Task goal: Check every line of the material below for the string "Blender", and return the ones that have it.
━━━ Recorded information ━━━
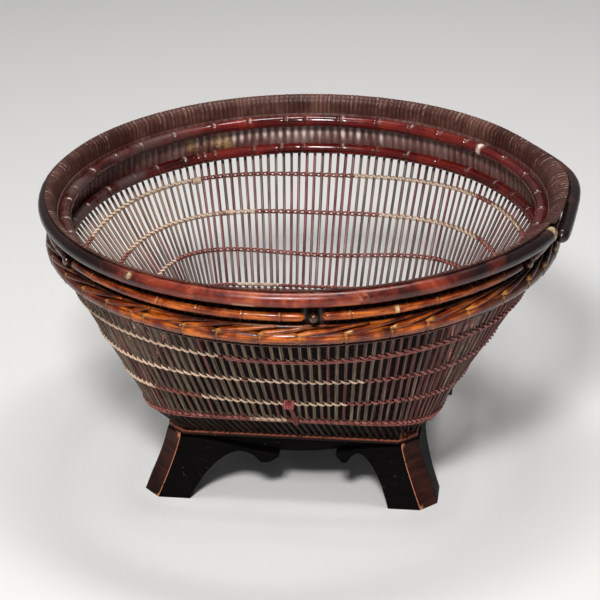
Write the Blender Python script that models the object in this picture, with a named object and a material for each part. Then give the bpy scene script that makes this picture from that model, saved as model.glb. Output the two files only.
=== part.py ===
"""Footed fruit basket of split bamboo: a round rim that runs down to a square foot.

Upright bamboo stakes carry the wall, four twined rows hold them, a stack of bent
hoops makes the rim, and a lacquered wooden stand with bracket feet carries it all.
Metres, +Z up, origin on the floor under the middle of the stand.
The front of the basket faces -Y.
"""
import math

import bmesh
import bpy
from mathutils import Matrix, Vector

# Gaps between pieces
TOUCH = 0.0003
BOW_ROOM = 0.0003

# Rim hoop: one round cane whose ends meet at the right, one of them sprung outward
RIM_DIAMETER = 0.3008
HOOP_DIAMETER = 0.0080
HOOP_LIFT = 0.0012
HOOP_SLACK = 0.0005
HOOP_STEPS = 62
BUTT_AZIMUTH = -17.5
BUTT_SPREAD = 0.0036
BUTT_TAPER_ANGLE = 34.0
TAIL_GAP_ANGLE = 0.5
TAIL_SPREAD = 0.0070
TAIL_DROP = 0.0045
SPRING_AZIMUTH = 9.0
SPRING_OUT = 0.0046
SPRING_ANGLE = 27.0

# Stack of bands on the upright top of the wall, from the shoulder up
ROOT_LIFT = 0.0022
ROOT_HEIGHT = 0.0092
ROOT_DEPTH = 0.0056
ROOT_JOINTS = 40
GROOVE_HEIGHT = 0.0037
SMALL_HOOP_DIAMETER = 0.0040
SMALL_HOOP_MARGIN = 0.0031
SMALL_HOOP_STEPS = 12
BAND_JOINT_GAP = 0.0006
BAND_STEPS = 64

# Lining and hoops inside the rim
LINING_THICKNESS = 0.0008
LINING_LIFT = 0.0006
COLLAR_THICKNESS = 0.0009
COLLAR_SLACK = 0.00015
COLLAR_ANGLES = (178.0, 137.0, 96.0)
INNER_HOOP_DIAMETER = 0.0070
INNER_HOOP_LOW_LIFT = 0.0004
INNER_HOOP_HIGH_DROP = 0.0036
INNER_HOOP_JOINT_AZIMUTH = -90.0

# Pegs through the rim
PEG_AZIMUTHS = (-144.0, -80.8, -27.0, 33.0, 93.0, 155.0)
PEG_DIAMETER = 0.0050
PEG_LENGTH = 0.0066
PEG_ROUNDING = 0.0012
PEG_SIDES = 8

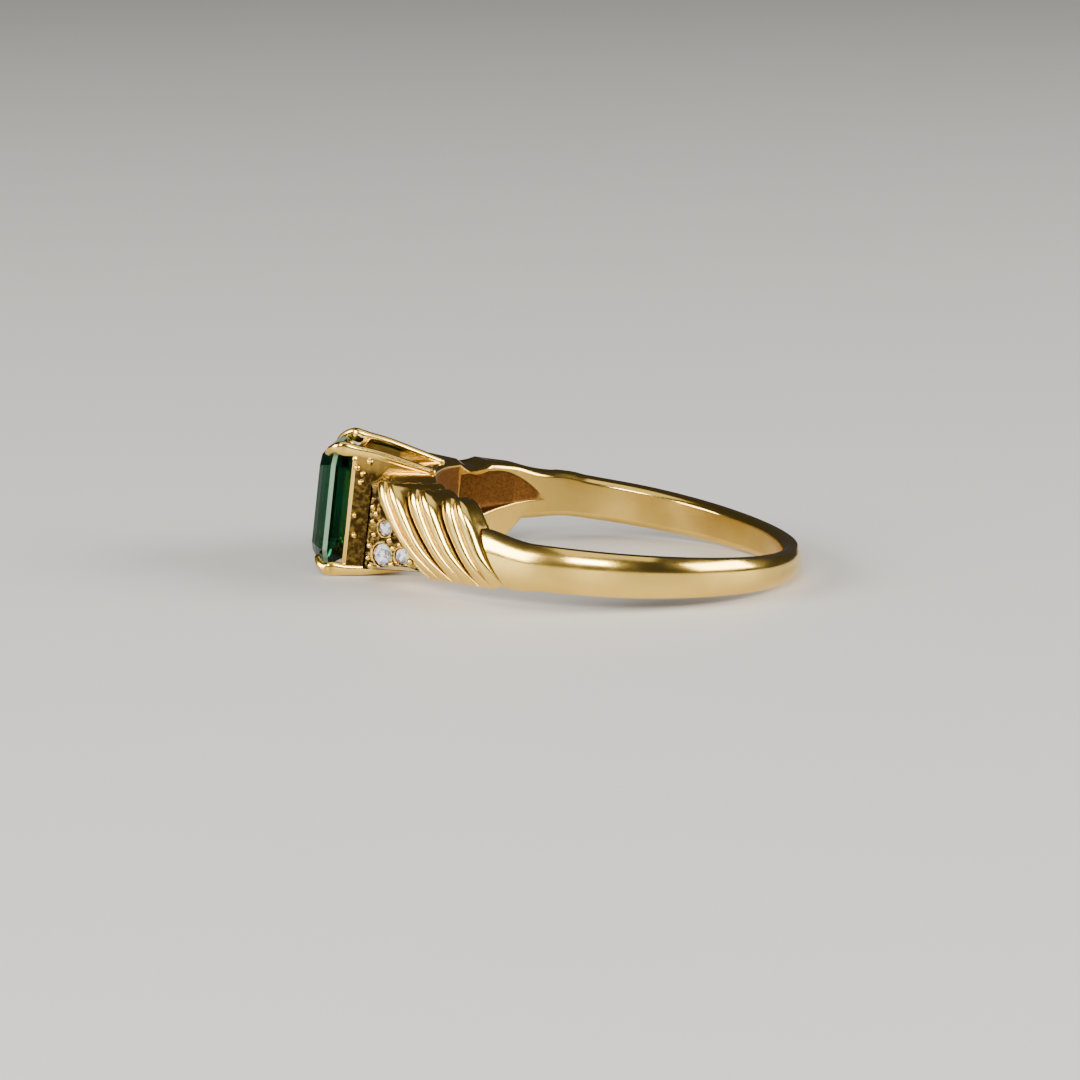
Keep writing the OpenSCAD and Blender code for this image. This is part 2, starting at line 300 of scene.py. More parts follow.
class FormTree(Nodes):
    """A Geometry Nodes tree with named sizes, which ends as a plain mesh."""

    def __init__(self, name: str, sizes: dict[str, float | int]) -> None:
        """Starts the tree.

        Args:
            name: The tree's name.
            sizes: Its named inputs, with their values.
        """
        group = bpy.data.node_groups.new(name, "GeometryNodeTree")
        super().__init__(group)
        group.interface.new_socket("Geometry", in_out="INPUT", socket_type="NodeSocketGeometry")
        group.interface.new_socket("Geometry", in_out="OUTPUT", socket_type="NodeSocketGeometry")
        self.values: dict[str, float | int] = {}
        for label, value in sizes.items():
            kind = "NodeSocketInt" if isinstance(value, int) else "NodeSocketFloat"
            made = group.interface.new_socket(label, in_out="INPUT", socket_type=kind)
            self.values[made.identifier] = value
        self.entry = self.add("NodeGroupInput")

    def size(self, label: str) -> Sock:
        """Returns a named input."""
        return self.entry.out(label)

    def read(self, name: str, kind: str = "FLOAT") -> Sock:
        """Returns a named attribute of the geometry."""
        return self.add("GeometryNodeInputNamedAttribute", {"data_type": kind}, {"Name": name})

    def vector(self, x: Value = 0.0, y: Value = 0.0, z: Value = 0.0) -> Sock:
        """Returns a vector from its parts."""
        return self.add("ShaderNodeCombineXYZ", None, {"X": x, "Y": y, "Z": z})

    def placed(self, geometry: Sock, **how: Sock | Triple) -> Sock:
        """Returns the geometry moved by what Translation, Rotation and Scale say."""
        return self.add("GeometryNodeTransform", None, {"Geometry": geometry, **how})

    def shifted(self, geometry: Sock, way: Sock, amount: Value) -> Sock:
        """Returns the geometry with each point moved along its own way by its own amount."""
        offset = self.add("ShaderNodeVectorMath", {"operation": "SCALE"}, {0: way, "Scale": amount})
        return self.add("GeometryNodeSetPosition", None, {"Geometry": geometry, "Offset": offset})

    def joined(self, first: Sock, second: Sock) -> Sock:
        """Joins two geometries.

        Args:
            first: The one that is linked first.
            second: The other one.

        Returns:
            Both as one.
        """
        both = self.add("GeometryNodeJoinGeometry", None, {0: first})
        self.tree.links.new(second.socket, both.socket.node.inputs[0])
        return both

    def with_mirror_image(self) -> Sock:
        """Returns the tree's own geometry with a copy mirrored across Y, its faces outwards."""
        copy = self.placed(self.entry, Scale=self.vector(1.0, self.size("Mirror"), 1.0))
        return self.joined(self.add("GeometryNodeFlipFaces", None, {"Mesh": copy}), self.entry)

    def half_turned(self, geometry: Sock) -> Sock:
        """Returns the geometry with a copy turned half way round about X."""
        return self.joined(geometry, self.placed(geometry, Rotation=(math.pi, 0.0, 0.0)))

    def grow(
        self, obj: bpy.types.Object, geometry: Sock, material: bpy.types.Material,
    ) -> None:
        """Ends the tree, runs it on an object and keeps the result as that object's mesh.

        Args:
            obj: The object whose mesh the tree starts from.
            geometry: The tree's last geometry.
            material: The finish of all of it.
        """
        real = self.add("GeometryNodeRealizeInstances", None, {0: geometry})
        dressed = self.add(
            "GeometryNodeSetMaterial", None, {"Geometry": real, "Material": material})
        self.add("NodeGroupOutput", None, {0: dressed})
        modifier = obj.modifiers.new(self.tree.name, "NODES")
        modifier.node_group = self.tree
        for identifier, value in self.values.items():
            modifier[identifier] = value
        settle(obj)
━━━
Reply:
Write the Blender Python script that models the object in this picture, with a named object and a material for each part. Then give the bpy scene script that makes this picture from that model, saved as model.glb. Output the two files only.
Keep writing the OpenSCAD and Blender code for this image. This is part 2, starting at line 300 of scene.py. More parts follow.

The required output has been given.